David Brooks over at the New York Times wrote an interesting opinion piece on the current budget crisis and how it relates to our fear of death and our faith in science and medical technology to delay death. Here’s a few provocative snippets:
This fiscal crisis is about many things, but one of them is our inability to face death — our willingness to spend our nation into bankruptcy to extend life for a few more sickly months. … As Daniel Callahan and Sherwin B. Nuland point out in an essay in The New Republic called The Quagmire, our health care spending and innovation are not leading us toward a limitless extension of a good life. … “We have arrived at a moment,” Callahan and Nuland conclude, “where we are making little headway in defeating various kinds of diseases. Instead, our main achievements today consist of devising ways to marginally extend the lives of the very sick.”

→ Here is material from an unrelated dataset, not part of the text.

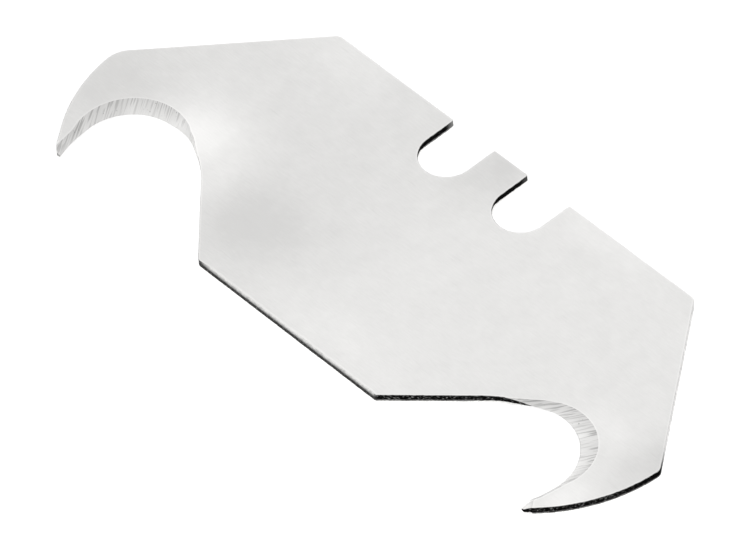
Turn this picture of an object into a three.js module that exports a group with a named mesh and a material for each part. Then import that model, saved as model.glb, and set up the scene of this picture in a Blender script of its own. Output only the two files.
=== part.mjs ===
import * as THREE from 'three';
import { mergeVertices } from 'three/addons/utils/BufferGeometryUtils.js';

// Double-ended hook blade for a trimming knife, one stamping of ground tool steel.
// It lies flat: +X runs along its length, +Y points to the spine and +Z is up. The origin is under
// the middle of its bounding box. Millimetres throughout.
//
// Both ends are alike, so only the +X half is built and the other half is its mirror image. Drops are
// distances below the spine.

const LENGTH = 50;
const WIDTH = 19;
const THICKNESS = 0.6;

// Outline of the blank.
const SPINE_LENGTH = 32.7;
const BOTTOM_LENGTH = 16.1;
const SHOULDER_DROP = 10.9;
const HOOK_BACK_RADIUS = 11.55;
const HOOK_BACK_CENTRE_DROP = 10.4;
const FACE_TIP_DROP = 18.6;

// Two open locating notches in the spine, each with parallel walls and a full round end.
const NOTCH_PITCH = 6.76;
const NOTCH_WIDTH = 3.72;
const NOTCH_DEPTH = 4.15;

// Throat of the hook: a straight wall, a wide root arc, the round cutting edge, and a slacker arc
// that carries the edge out to the tip.
const THROAT_WALL_ANGLE = THREE.MathUtils.degToRad(43.4);
const THROAT_ROOT_RADIUS = 9.7;
const THROAT_RADIUS = 3.75;
const THROAT_CENTRE_X = 17.66;
const THROAT_CENTRE_DROP = 15.96;
const TIP_EDGE_RADIUS = 6.45;
const TIP_EDGE_START = THREE.MathUtils.degToRad(7.8);
const TIP_EDGE_DROP = 18.97;

// The edge is ground from both faces. Where the grind meets a face it leaves a second arc, shifted
// into the blade, so the bevel is widest at the crown of the hook and runs out at the root.
const BEVEL_RADIUS = 3.74;
const BEVEL_CENTRE_X = 18.33;
const BEVEL_CENTRE_DROP = 15.08;

// Facets along each round stretch.
const HOOK_BACK_STEPS = 26;
const ROOT_STEPS = 6;
const GRIND_STEPS = 44;
const NOTCH_STEPS = 18;

const HALF_THICKNESS = THICKNESS / 2;

function onCircle(centre, radius, angle) {
  return new THREE.Vector2(
    centre.x + radius * Math.cos(angle),
    centre.y + radius * Math.sin(angle)
  );
}

function arcPoints(centre, radius, from, to, steps) {
  const points = [];
  for (let i = 0; i <= steps; i++) {
    points.push(onCircle(centre, radius, THREE.MathUtils.lerp(from, to, i / steps)));
  }
  return points;
}

function angleFrom(centre, point) {
  return Math.atan2(point.y - centre.y, point.x - centre.x);
}

// Angle, on the +X side of a circle, of the point that lies this far below the spine.
function angleAtDrop(centre, radius, drop) {
  return Math.asin((-drop - centre.y) / radius);
}

// Where two circles cross, taking the crossing with the smaller x.
function firstCrossing(centreA, radiusA, centreB, radiusB) {
  const gap = centreA.distanceTo(centreB);
  const along = (gap * gap + radiusA * radiusA - radiusB * radiusB) / (2 * gap);
  const across = Math.sqrt(radiusA * radiusA - along * along);
  const u = centreB.clone().sub(centreA).divideScalar(gap);
  const foot = centreA.clone().addScaledVector(u, along);
  const side = new THREE.Vector2(-u.y, u.x);
  const one = foot.clone().addScaledVector(side, across);
  const other = foot.clone().addScaledVector(side, -across);
  return one.x < other.x ? one : other;
}

// The throat's arcs, in order from the straight wall to the tip, and where the grind starts.
function throatGeometry() {
  const wallFoot = new THREE.Vector2(BOTTOM_LENGTH / 2, -WIDTH);
  const along = new THREE.Vector2(Math.cos(THROAT_WALL_ANGLE), Math.sin(THROAT_WALL_ANGLE));
  const intoThroat = new THREE.Vector2(along.y, -along.x);
  const centre = new THREE.Vector2(THROAT_CENTRE_X, -THROAT_CENTRE_DROP);
  const bevelCentre = new THREE.Vector2(BEVEL_CENTRE_X, -BEVEL_CENTRE_DROP);

  // The root arc touches the straight wall and runs smoothly into the round cutting edge.
  const toCentre = centre.clone().sub(wallFoot);
  const spare = THROAT_ROOT_RADIUS - toCentre.dot(intoThroat);
  const reach = Math.sqrt((THROAT_ROOT_RADIUS - THROAT_RADIUS) ** 2 - spare ** 2);
  const wallLength = toCentre.dot(along) - reach;
  const wallEnd = wallFoot.clone().addScaledVector(along, wallLength);
  const rootCentre = wallEnd.clone().addScaledVector(intoThroat, THROAT_ROOT_RADIUS);

  const tipCentre = onCircle(centre, THROAT_RADIUS - TIP_EDGE_RADIUS, TIP_EDGE_START);
  const grindStart = firstCrossing(rootCentre, THROAT_ROOT_RADIUS, bevelCentre, BEVEL_RADIUS);
  return { wallFoot, wallEnd, centre, bevelCentre, rootCentre, tipCentre, grindStart };
}

const throat = throatGeometry();

// The blade is longest at the corners, where the shoulders meet the hook backs.
const cornerFall = SHOULDER_DROP - HOOK_BACK_CENTRE_DROP;
const backCentre = new THREE.Vector2(
  LENGTH / 2 - Math.sqrt(HOOK_BACK_RADIUS ** 2 - cornerFall ** 2),
  -HOOK_BACK_CENTRE_DROP
);
const faceTipAngle = angleAtDrop(backCentre, HOOK_BACK_RADIUS, FACE_TIP_DROP);
const faceTip = onCircle(backCentre, HOOK_BACK_RADIUS, faceTipAngle);

// Cutting edge, from the tip back to where the grind runs out.
function cuttingEdge() {
  const tipAngle = angleAtDrop(throat.tipCentre, TIP_EDGE_RADIUS, TIP_EDGE_DROP);
  const rootAngle = angleFrom(throat.rootCentre, throat.centre);
  const startAngle = angleFrom(throat.rootCentre, throat.grindStart);
  const path = new THREE.Path();
  path.absarc(
    throat.tipCentre.x, throat.tipCentre.y, TIP_EDGE_RADIUS, tipAngle, TIP_EDGE_START, false
  );
  path.absarc(throat.centre.x, throat.centre.y, THROAT_RADIUS, TIP_EDGE_START, rootAngle, false);
  path.absarc(
    throat.rootCentre.x, throat.rootCentre.y, THROAT_ROOT_RADIUS, rootAngle, startAngle, false
  );
  return path.getSpacedPoints(GRIND_STEPS);
}

// Line where the grind meets the face: a slack arc up from the tip, then the shifted round arc.
function bevelLine() {
  const side = onCircle(throat.bevelCentre, BEVEL_RADIUS, 0);
  const inset = side.x - faceTip.x;
  const height = side.y - faceTip.y;
  const slackRadius = (inset * inset + height * height) / (2 * inset);
  const slackCentre = new THREE.Vector2(side.x - slackRadius, side.y);
  const startAngle = angleFrom(throat.bevelCentre, throat.grindStart);
  const path = new THREE.Path();
  path.absarc(slackCentre.x, slackCentre.y, slackRadius, angleFrom(slackCentre, faceTip), 0, false);
  path.absarc(throat.bevelCentre.x, throat.bevelCentre.y, BEVEL_RADIUS, 0, startAngle, false);
  return path.getSpacedPoints(GRIND_STEPS);
}

// Upright wall from the middle of the spine, round the notch, shoulder and hook back, to the tip.
function outerWall() {
  const notchRadius = NOTCH_WIDTH / 2;
  const notchCentre = new THREE.Vector2(NOTCH_PITCH / 2, notchRadius - NOTCH_DEPTH);
  const cornerAngle = angleAtDrop(backCentre, HOOK_BACK_RADIUS, SHOULDER_DROP);
  const wall = [new THREE.Vector2(0, 0)];
  wall.push(new THREE.Vector2(notchCentre.x - notchRadius, 0));
  wall.push(...arcPoints(notchCentre, notchRadius, -Math.PI, 0, NOTCH_STEPS));
  wall.push(new THREE.Vector2(notchCentre.x + notchRadius, 0));
  wall.push(new THREE.Vector2(SPINE_LENGTH / 2, 0));
  wall.push(...arcPoints(backCentre, HOOK_BACK_RADIUS, cornerAngle, faceTipAngle, HOOK_BACK_STEPS));
  return wall;
}

// Upright wall from where the grind runs out, down the throat's straight wall, to the middle of the
// bottom.
function innerWall() {
  const from = angleFrom(throat.rootCentre, throat.grindStart);
  const to = angleFrom(throat.rootCentre, throat.wallEnd);
  const wall = arcPoints(throat.rootCentre, THROAT_ROOT_RADIUS, from, to, ROOT_STEPS);
  wall.push(throat.wallFoot);
  wall.push(new THREE.Vector2(0, -WIDTH));
  return wall;
}

// Collects the triangles of the half blade. z is counted from the middle of the thickness.
class Skin {
  constructor() {
    this.positions = [];
  }

  triangle(...corners) {
    for (const [point, z] of corners) {
      this.positions.push(point.x, point.y + WIDTH / 2, z + HALF_THICKNESS);
    }
  }

  // Strip between two lines of points that run side by side.
  strip(upper, upperZ, lower, lowerZ) {
    for (let i = 0; i + 1 < upper.length; i++) {
      this.triangle([upper[i], upperZ], [upper[i + 1], upperZ], [lower[i + 1], lowerZ]);
      this.triangle([upper[i], upperZ], [lower[i + 1], lowerZ], [lower[i], lowerZ]);
    }
  }

  // Full-height upright wall.
  wall(points) {
    this.strip(points, HALF_THICKNESS, points, -HALF_THICKNESS);
  }

  // Flat face on both sides of the blade.
  faces(contour) {
    for (const triple of THREE.ShapeUtils.triangulateShape(contour, [])) {
      const [a, b, c] = triple.map((index) => contour[index]);
      const clockwise = (b.x - a.x) * (c.y - a.y) - (b.y - a.y) * (c.x - a.x) < 0;
      const [first, last] = clockwise ? [c, a] : [a, c];
      this.triangle([first, HALF_THICKNESS], [b, HALF_THICKNESS], [last, HALF_THICKNESS]);
      this.triangle([last, -HALF_THICKNESS], [b, -HALF_THICKNESS], [first, -HALF_THICKNESS]);
    }
  }
}

function halfBlade() {
  const skin = new Skin();
  const outer = outerWall();
  const edge = cuttingEdge();
  const bevel = bevelLine();
  const inner = innerWall();

  // Neighbouring stretches share their end points exactly.
  bevel[0] = outer[outer.length - 1];
  bevel[GRIND_STEPS] = inner[0];
  edge[GRIND_STEPS] = inner[0];

  skin.wall(outer);
  skin.triangle([bevel[0], HALF_THICKNESS], [edge[0], 0], [bevel[0], -HALF_THICKNESS]);
  skin.strip(bevel, HALF_THICKNESS, edge, 0);
  skin.strip(edge, 0, bevel, -HALF_THICKNESS);

  // The wall next to the grind also meets the end of the cutting edge, at mid thickness.
  const [end, next] = inner;
  skin.triangle([end, HALF_THICKNESS], [next, HALF_THICKNESS], [end, 0]);
  skin.triangle([end, 0], [next, HALF_THICKNESS], [next, -HALF_THICKNESS]);
  skin.triangle([end, 0], [next, -HALF_THICKNESS], [end, -HALF_THICKNESS]);
  skin.wall(inner.slice(1));

  skin.faces([...outer, ...bevel.slice(1), ...inner.slice(1)]);
  return skin.positions;
}

// The half and its mirror image, each triangle of which is turned round to face out again.
function bladeGeometry() {
  const half = halfBlade();
  const positions = [...half];
  for (let i = 0; i < half.length; i += 9) {
    for (const corner of [6, 3, 0]) {
      positions.push(-half[i + corner], half[i + corner + 1], half[i + corner + 2]);
    }
  }
  const geometry = new THREE.BufferGeometry();
  geometry.setAttribute('position', new THREE.Float32BufferAttribute(positions, 3));
  const merged = mergeVertices(geometry, 1e-5);
  merged.computeVertexNormals();
  return merged;
}

const steel = new THREE.MeshStandardMaterial({
  color: new THREE.Color(0.72, 0.71, 0.69),
  roughness: 0.35,
  metalness: 1,
  flatShading: true,
});

const hookBlade = new THREE.Mesh(bladeGeometry(), steel);
hookBlade.name = 'hook_blade';

const blade = new THREE.Group();
blade.add(hookBlade);

export default blade;
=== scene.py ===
import math
from dataclasses import dataclass, fields

import bpy
import numpy as np
from mathutils import Matrix, Vector
from mathutils.geometry import delaunay_2d_cdt


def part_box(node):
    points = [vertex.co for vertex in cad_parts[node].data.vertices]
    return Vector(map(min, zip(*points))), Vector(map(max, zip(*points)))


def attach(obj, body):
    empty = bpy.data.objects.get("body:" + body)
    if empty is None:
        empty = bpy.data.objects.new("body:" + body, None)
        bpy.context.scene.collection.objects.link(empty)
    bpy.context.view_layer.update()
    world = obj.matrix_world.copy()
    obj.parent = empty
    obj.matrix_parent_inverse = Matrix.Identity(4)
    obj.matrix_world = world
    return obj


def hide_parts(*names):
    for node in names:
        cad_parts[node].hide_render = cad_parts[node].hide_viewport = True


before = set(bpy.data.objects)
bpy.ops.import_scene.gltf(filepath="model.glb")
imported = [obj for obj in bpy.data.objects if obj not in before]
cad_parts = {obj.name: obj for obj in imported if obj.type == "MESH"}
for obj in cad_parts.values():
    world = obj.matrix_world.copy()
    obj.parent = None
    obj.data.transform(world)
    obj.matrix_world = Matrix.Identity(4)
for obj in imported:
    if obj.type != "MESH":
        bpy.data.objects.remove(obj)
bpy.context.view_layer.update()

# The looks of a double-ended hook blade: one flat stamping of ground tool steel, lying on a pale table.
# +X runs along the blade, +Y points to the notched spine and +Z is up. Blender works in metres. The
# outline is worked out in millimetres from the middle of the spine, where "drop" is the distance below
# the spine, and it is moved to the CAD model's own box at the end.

MM = 0.001
blade_low, blade_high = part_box("hook_blade")
LENGTH = (blade_high.x - blade_low.x) / MM
WIDTH = (blade_high.y - blade_low.y) / MM
THICKNESS = (blade_high.z - blade_low.z) / MM
HALF_THICKNESS = THICKNESS / 2

# Outline of the blank, as in the CAD model.
BOTTOM_LENGTH = 16.1
HOOK_BACK_RADIUS = 11.55
HOOK_BACK_CENTRE = np.array([LENGTH / 2 - HOOK_BACK_RADIUS, -10.4])
FACE_TIP_DROP = 18.6
NOTCH_PITCH = 6.76
NOTCH_WIDTH = 3.72
NOTCH_DEPTH = 4.15
THROAT_WALL_ANGLE = 43.4
THROAT_ROOT_RADIUS = 9.7
THROAT_RADIUS = 3.75
THROAT_CENTRE = np.array([17.66, -15.96])
TIP_END_DROP = 18.93

# Spacing of the mesh along the walls, along the ground edges and inside the flat faces.
WALL_SPACING = 0.12
EDGE_SPACING = 0.042
FACE_SPACING = 0.30
RIM_SPACING = 0.13
TIP_SPACING = 0.05

# Degrees between the points of an arc, and points in a straight line and in a rounded corner.
ARC_STEP = 0.4
LINE_POINTS = 24
CORNER_POINTS = 9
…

As the parent of a seriously ill child, I agree with everything he’s saying, and yet I have no idea how we parse out quality of life and making the decision to let go (and let hospice). It’s my understanding that Americans wait too long to enter (or enter their loved ones) into hospice care. It seems that we do a great job at fighting disease (even if we’re bankrupting ourselves in the process), but a pretty lousy job at welcoming the dying process.
What would it look like if we made our healthcare decisions (both individually and as a society) based on something other than the fear of death?